» **Data provided**:
--- START ---

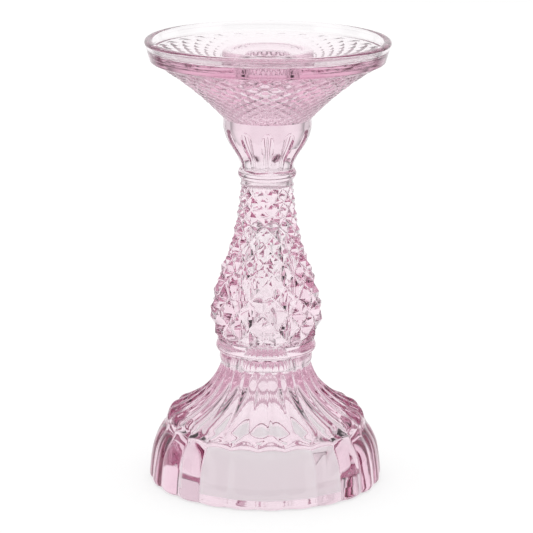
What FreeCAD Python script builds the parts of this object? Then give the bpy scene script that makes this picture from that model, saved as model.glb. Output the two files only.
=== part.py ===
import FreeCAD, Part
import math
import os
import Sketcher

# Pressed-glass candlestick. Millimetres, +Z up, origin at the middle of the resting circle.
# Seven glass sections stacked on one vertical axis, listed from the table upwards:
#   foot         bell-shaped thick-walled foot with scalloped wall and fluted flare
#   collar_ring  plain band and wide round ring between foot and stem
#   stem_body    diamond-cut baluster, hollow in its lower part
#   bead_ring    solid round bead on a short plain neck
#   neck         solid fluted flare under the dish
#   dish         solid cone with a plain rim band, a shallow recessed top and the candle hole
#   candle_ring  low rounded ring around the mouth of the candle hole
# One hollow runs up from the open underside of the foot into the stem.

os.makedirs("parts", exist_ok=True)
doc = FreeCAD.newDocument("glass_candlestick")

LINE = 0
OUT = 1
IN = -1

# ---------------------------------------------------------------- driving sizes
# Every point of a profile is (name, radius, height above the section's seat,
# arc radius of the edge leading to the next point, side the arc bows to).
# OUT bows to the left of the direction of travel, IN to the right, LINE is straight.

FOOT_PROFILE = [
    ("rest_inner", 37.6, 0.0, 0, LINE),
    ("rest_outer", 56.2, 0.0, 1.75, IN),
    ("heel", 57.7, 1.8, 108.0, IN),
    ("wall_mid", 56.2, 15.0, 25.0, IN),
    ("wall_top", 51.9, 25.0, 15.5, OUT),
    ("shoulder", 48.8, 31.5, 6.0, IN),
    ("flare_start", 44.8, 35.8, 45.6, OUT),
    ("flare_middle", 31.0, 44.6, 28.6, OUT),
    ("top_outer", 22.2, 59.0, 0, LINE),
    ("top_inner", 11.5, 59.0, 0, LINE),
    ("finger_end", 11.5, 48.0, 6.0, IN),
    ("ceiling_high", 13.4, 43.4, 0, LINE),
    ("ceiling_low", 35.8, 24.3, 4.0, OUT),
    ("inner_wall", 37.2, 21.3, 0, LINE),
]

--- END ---
--- START ---

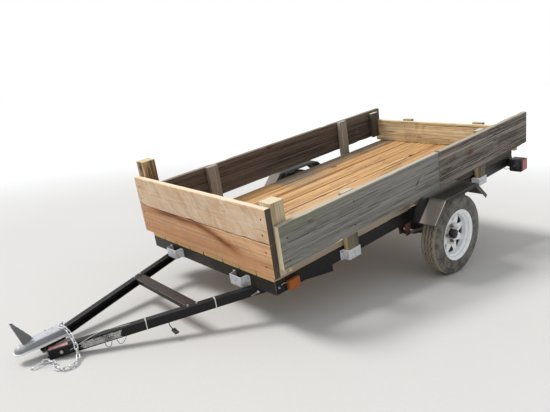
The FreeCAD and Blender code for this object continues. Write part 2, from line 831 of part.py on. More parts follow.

--- END ---
--- START ---

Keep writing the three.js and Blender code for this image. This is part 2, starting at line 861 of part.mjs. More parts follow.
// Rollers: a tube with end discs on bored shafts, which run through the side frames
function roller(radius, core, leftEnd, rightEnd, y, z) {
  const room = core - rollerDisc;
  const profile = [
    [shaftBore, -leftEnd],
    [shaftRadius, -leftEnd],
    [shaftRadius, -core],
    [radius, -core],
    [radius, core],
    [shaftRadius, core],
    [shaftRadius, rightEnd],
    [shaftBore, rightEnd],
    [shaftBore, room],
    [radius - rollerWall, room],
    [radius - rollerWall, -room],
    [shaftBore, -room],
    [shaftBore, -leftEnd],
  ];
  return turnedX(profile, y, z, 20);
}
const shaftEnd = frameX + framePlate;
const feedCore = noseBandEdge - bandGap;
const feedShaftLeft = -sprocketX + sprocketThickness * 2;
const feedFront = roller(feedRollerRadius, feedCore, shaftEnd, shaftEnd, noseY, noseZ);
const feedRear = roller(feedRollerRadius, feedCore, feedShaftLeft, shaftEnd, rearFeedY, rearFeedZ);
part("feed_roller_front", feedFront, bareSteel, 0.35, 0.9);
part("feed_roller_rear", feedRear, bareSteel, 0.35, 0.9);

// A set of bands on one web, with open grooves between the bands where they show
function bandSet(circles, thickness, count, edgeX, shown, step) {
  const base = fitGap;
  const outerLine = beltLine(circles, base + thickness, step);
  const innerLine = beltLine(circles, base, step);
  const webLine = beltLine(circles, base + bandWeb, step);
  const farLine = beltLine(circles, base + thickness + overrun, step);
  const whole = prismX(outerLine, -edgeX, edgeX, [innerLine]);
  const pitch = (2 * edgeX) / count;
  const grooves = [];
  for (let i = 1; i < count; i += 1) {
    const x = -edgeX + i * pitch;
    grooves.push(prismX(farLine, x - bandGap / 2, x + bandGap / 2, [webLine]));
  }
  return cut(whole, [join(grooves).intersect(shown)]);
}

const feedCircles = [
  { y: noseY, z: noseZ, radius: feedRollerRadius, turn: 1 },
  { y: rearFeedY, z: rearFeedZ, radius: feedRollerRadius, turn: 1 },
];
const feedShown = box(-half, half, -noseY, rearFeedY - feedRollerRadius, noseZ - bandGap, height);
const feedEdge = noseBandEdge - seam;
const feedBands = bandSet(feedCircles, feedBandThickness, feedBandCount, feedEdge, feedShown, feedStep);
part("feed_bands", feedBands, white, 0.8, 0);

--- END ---

» **Problem requirements**:
Everything from the line containing "What FreeCAD Python" down to the line containing "import Sketcher" should be repeated exactly, with both end lines kept and no other lines added.

» **Written reply**:
What FreeCAD Python script builds the parts of this object? Then give the bpy scene script that makes this picture from that model, saved as model.glb. Output the two files only.
=== part.py ===
import FreeCAD, Part
import math
import os
import Sketcher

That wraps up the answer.